Chaos theory has recently been one of the trendiest approaches to market research. Unfortunately, a precise mathematical definition of chaos does not yet exist. Chaos is now often defined as the extreme unpredictability of constant non-linear and irregular complex motion occurring in a dynamic system.

A striking example of chaotic behaviour is the movement of a billiard ball. If you've ever played billiards, you know that the final result depends on the initial accuracy of the shot, its force, the position of the cue relative to the ball, the assessment of the location of the ball to be struck, and the location of other balls on the table. The slightest inaccuracy in any of these factors leads to the most unpredictable consequences.
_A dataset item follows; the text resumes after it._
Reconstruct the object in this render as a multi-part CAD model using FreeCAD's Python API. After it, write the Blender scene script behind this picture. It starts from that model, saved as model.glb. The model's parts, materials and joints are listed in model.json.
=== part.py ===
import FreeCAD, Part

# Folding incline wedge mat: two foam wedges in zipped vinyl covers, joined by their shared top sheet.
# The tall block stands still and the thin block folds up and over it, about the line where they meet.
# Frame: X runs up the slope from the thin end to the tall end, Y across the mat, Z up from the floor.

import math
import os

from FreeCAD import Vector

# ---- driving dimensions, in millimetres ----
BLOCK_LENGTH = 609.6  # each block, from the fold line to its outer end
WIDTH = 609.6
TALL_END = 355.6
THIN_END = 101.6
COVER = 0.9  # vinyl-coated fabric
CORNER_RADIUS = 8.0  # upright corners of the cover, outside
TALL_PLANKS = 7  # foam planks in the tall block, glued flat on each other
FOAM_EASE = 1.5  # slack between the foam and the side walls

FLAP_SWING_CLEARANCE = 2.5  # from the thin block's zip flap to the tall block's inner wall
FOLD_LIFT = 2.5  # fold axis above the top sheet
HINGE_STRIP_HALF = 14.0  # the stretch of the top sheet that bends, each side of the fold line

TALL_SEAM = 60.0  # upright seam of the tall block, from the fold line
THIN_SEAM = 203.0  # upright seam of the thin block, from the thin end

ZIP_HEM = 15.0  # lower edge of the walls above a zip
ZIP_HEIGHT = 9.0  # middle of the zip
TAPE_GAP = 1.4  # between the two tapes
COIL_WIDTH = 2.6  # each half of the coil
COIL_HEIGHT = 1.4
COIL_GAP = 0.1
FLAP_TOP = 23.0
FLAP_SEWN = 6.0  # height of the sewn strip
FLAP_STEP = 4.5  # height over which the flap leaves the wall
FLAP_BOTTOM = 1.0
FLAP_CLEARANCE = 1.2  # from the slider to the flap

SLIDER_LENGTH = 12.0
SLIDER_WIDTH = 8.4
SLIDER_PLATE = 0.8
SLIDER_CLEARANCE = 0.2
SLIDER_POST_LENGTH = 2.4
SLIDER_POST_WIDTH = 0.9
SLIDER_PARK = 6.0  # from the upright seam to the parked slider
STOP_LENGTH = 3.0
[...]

Another major property of chaos is exponential error accumulation. According to quantum mechanics the initial conditions are always uncertain, but according to chaos theory these uncertainties will rapidly accrue and exceed the admissible limits of predictability.

The second conclusion of chaos theory is that the reliability of predictions decreases rapidly with time.
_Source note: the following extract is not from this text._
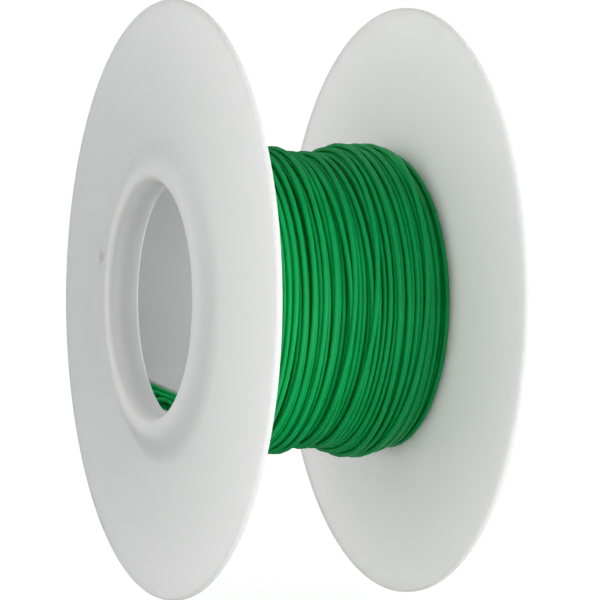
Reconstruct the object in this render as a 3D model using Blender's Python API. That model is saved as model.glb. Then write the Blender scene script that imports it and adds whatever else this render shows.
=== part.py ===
"""Small wire spool: two moulded flanges pushed onto a thin core, wound with fine hook-up wire.

The spool's axis is +Y and its centre is the origin, so it stands on both rims with +Z up.
The flange at -Y and the flange at +Y are the same moulding, one turned to face the other.
Lengths are in metres.
"""

import math

import bmesh
import bpy
from mathutils import Matrix, Vector

# Flanges
FLANGE_RADIUS = 0.0285
FLANGE_OUTER_FACE = 0.01254
RIM_THICKNESS = 0.00085
RIM_ROUND = 0.00025
HUB_THICKNESS = 0.00134
BORE_RADIUS = 0.0113
COLLAR_HEIGHT = 0.00136
COLLAR_ROUND = 0.00075
CREST_WIDTH = 0.0003
COLLAR_SLOPE = 0.0034
SPIGOT_WALL = 0.0004
SPIGOT_LENGTH = 0.00046
SPIGOT_CHAMFER = 0.00015

# Hole that takes the wire's outer end
TUCK_HOLE_RADIUS = 0.00065
TUCK_HOLE_FROM_BORE = 0.0067
TUCK_HOLE_ANGLE = math.radians(166.5)

# Core tube and its starting notch, a slanted slot cut straight in along one direction
CORE_WALL = 0.0005
GROOVE_DEPTH = 0.0013
NOTCH_ANGLE = math.radians(255.0)
NOTCH_DEPTH = 0.0067
NOTCH_WIDTH = 0.0036
NOTCH_SLANT = math.radians(31.6)
NOTCH_OFFSET = 0.0039

# Wire, and the winding's depth at shares of its half width, from the -Y end to the +Y end
WIRE_DIAMETER = 0.0005
WIRE_BEND_RADIUS = 0.0011
WINDING_CROWN = (
    (-1.00, 0.00110),
    (-0.93, 0.00180),
    (-0.14, 0.00190),
    (0.13, 0.00125),
    (0.58, 0.00230),
    (0.88, 0.00180),
    (1.00, 0.00110),
)

# Fits
FIT_GAP = 0.0003

# Facets
FLANGE_SEGMENTS = 72
CORE_SEGMENTS = 72
WINDING_SEGMENTS = 48
ARC_STEPS = 4
FALL_STEPS = 10

# Sizes that follow from the ones above
FLANGE_INNER_FACE = FLANGE_OUTER_FACE - HUB_THICKNESS
CREST = FLANGE_OUTER_FACE + COLLAR_HEIGHT
CREST_INNER_RADIUS = BORE_RADIUS + COLLAR_ROUND
CREST_OUTER_RADIUS = CREST_INNER_RADIUS + CREST_WIDTH
COLLAR_RADIUS = CREST_OUTER_RADIUS + COLLAR_SLOPE
TUCK_HOLE_PITCH = BORE_RADIUS + TUCK_HOLE_FROM_BORE
SPIGOT_RADIUS = BORE_RADIUS + SPIGOT_WALL
SPIGOT_TIP = FLANGE_INNER_FACE - SPIGOT_LENGTH
CORE_INNER_RADIUS = SPIGOT_RADIUS + FIT_GAP
CORE_OUTER_RADIUS = CORE_INNER_RADIUS + CORE_WALL
GROOVE_OUTER_RADIUS = CORE_OUTER_RADIUS + FIT_GAP
GROOVE_FLOOR = FLANGE_INNER_FACE + GROOVE_DEPTH
CORE_END = GROOVE_FLOOR - FIT_GAP
WINDING_INNER_RADIUS = CORE_OUTER_RADIUS + FIT_GAP
WINDING_END = FLANGE_INNER_FACE - FIT_GAP
WIRE_RADIUS = WIRE_DIAMETER / 2


def clear_scene():
    """Start from an empty scene."""
    for item in list(bpy.data.objects):
        bpy.data.objects.remove(item, do_unlink=True)


def plastic(name, colour, roughness, metallic=0.0):
    """A plain Principled material."""
    material = bpy.data.materials.new(name)
    material.use_nodes = True
    shader = material.node_tree.nodes["Principled BSDF"]
    shader.inputs["Base Color"].default_value = (*colour, 1.0)
    shader.inputs["Roughness"].default_value = roughness
    shader.inputs["Metallic"].default_value = metallic
    return material


def polar(radius, angle, along):
    """A point at a radius and an angle about the spool's axis, that far along it."""
    return Vector((radius * math.cos(angle), along, radius * math.sin(angle)))


def arc(centre, radii, start, end, steps=ARC_STEPS):
    """Points of an elliptical arc, given by its centre, two radii and end angles in degrees."""
    points = []
    for step in range(steps + 1):
        angle = math.radians(start + (end - start) * step / steps)
        points.append((centre[0] + radii[0] * math.cos(angle), centre[1] + radii[1] * math.sin(angle)))
    return points


def soft_fall(start, end, steps=FALL_STEPS):
    """Points of an S-shaped fall that starts and ends level."""
    points = []
    for step in range(steps + 1):
        share = step / steps
        drop = (1.0 - math.cos(math.pi * share)) / 2.0
        points.append((start[0] + (end[0] - start[0]) * share, start[1] + (end[1] - start[1]) * drop))
    return points


def add_object(name, mesh, material):
    """Link a mesh into the scene under its node name."""
    item = bpy.data.objects.new(name, mesh)
    bpy.context.scene.collection.objects.link(item)
    if material is not None:
        mesh.materials.append(material)
    return item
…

This conclusion is a significant limitation for the applicability of fundamental analysis, which usually operates with long-term categories.

 

It's fun to read all this, especially when you know that the market is 100% predictable at certain times for me personally. And at all other moments - it is unclear only because of my personal reluctance, laziness to finish what I started (well, I don't have the patience to stare at charts for 12 hours a day, first in the visual testing, then in real trading for 2-3 weeks ;))

 

This Yusuf doesn't seem to want anything. I asked the question twice yesterday. No reply or goodbye. And he takes offense that no one takes him seriously. He should first learn to be nice to people, and then maybe people would be nice to him too. Like "do unto others as you would have them do unto you.

If he really wants the truth and not to swim in illusions, he has only one option. Put at least a couple thousand quid into a real account and start real trading. And he may leave his ambitious theorizing in an aggressive manner for those who are interested in getting smart, not making money.